With fairways resembling rumpled blankets and its coastal location, Muriwai is a genuine links layout that asks for control and shot-making prowess – plus a little luck – in order to score well. The fairway contours don’t always offer predictability and the shapes around the greens demand precision. The bunkering is not overdone but most of the pots are greenside, which further enhances the need for strong approach play.

All of the above traits neglect to mention one ever-present factor: the wind. If the ground game doesn’t challenge you, the aerial conditions surely will. Winds whipping off the Tasman give the course multiple personalities and can turn docile holes into beasts. The innocent-looking eighth hole, for instance, measures no longer than 153 metres yet can require any club from a three-quarter wedge to a full-blooded driver.
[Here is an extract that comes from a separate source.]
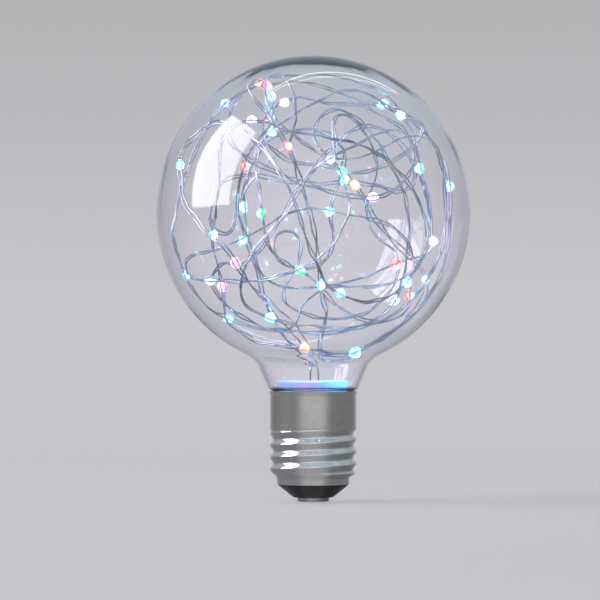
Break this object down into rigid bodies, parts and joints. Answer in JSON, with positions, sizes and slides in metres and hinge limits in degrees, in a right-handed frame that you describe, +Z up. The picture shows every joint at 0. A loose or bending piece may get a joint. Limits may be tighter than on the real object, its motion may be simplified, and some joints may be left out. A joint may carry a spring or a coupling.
{
  "type": "globe bulb",
  "caption": "Clear glass globe lamp with a loose string of small coloured lights inside and a large screw cap that is its mount and contact.",
  "frame": {"origin": "middle of the centre contact's flat underside, on the cap's axis", "axes": "+Z up the bulb's axis from the cap to the top of the globe, -Y towards the side that the picture shows, +X to that side's right"},
  "size_m": [0.095, 0.095, 0.135],
  "materials": {
    "clear_glass": "clear blown soda-lime glass, polished by the fire",
    "plated_cap": "nickel-plated brass, satin",
    "black_insulator": "moulded black, glossy",
    "solder": "solidified solder, satin",
    "capping_cement": "pale cement, matt",
    "white_plug": "moulded white, satin",
    "circuit_board": "green solder mask",
    "black_epoxy": "moulded black epoxy",
    "capacitor_sleeve": "dark sleeve, satin",
    "resistor_lacquer": "lacquered",
    "tinned_lead": "tinned copper",
    "silvered_wire": "bare silvered copper, bright",
    "lamp_chip": "white lamp chip that glows in its own colour",
    "clear_epoxy": "clear epoxy, glossy"
  },
  "bodies": {
    "root": {"board_solder": "solder", "bridge_rectifier": "black_epoxy", "cap_cement": "capping_cement", "cap_insulator": "black_insulator", "capacitor": "capacitor_sleeve", "centre_contact": "plated_cap", "driver_board": "circuit_board", "driver_ic": "black_epoxy", "fuse_resistor": "resistor_lacquer", "glass_globe": "clear_glass", "led_bead_01": "clear_epoxy", "led_bead_02": "clear_epoxy", "led_bead_03": "clear_epoxy", "led_bead_04": "clear_epoxy", "led_bead_05": "clear_epoxy", "led_bead_06": "clear_epoxy", "led_bead_07": "clear_epoxy", "led_bead_08": "clear_epoxy", "led_bead_09": "clear_epoxy", "led_bead_10": "clear_epoxy", "led_bead_11": "clear_epoxy", "led_bead_12": "clear_epoxy", "led_bead_13": "clear_epoxy", "led_bead_14": "clear_epoxy", "led_bead_15": "clear_epoxy", "led_bead_16": "clear_epoxy", "led_bead_17": "clear_epoxy", "led_bead_18": "clear_epoxy", "led_bead_19": "clear_epoxy", "led_bead_20": "clear_epoxy", "led_bead_21": "clear_epoxy", "led_bead_22": "clear_epoxy", "led_bead_23": "clear_epoxy", "led_bead_24": "clear_epoxy", "led_bead_25": "clear_epoxy", "led_bead_26": "clear_epoxy", "led_bead_27": "clear_epoxy", "led_bead_28": "clear_epoxy", "led_bead_29": "clear_epoxy", "led_bead_30": "clear_epoxy", "led_bead_31": "clear_epoxy", "led_bead_32": "clear_epoxy", "led_bead_33": "clear_epoxy", "led_bead_34": "clear_epoxy", "led_bead_35": "clear_epoxy", "led_bead_36": "clear_epoxy", "led_bead_37": "clear_epoxy", "led_bead_38": "clear_epoxy", "led_bead_39": "clear_epoxy", "led_bead_40": "clear_epoxy", "led_bead_41": "clear_epoxy", "led_bead_42": "clear_epoxy", "led_chips": "lamp_chip", "live_lead": "tinned_lead", "neck_plug": "white_plug", "neutral_lead": "tinned_lead", "screw_shell": "plated_cap", "shell_solder": "solder", "string_wire_a": "silvered_wire", "string_wire_b": "silvered_wire"}
  },
  "joints": []
}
Muriwai is links golf at its volatile and fascinating best.

The rest of New Zealand is scattered with an array of fine links and links-style courses. Paraparaumu Beach Golf Club, where Steve Williams first discovered golf and where Tiger Woods contested the 2002 New Zealand Open won by Craig Parry, is a links gem. It sits about as far from Wellington as Muriwai is from Auckland and is equally susceptible to the influence of the Tasman Sea but also Cook Strait. On a peninsula near the capital is Miramar Links, a course that exhibits links qualities throughout. On the South Island, Chisholm Links in Dunedin claims to be the southernmost links course in the world and is a former PGA Tour of Australasia venue.

Golfers could make a strong case for a renaming of New Zealand to: the Land of the Long White Links.